HUTCHINSON, Kansas (AP) -- The regular customer eating dinner at the end of the bar always tipped well -- $15 or so on $30 tabs. The $100 tip two weeks ago was a nice surprise, but the amount he left bartender Cindy Kienow this week left her stunned. On the check, the tip read: $10,000.
"I couldn't move," said Kienow, who tends bar at Applebee's. "I didn't know what to say. He said, 'This will buy you something kind of nice, huh?' And I said, 'Yeah, it will.'"
Kienow said the man, whom restaurant officials have declined to identify, comes in several times a month.
"He usually signs his ticket and flips it upside down," said Kienow, 35, who has worked at the restaurant for eight years. "But this time, he had it right side up and said 'I want you to know this is not a joke."'
The restaurant is in the final stages of verifying that the tip is a valid charge, said Rhodri McNee, vice president of operations for JS Enterprises, owner of the Hutchinson Applebee's.

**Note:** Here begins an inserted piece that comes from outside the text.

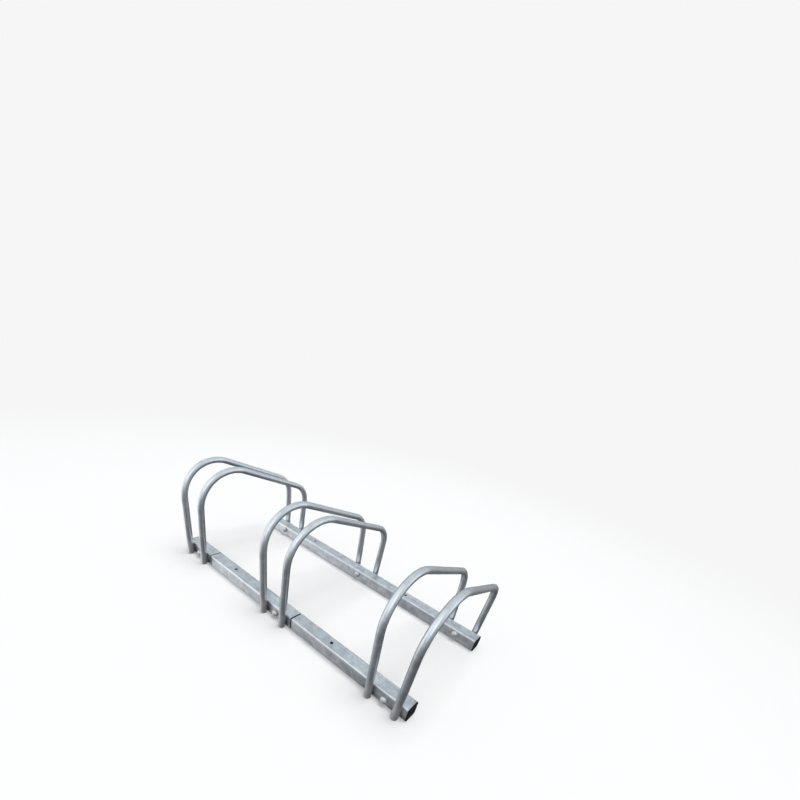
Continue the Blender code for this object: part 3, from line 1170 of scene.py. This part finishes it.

"Nothing would make us happier than to present her with that check," McNee said. "She's a great employee who does a great job."
Just small talk
Kienow said that while she always talks with the man when he comes in -- usually about current events or the weather -- she can't think of anything that would have prompted the huge tip. His tab for the night had been only $26.
"We'd just talk across the bar. He's a really nice guy. I hope he comes back in so I can tell him thank you, because the other day I was kind of dumbfounded," she said.
"I'd like to take care of my parents, since they always took care of me," she said. "But I feel like he wanted me to buy something for myself, and there's a Jeep that I've had my eye on for a while."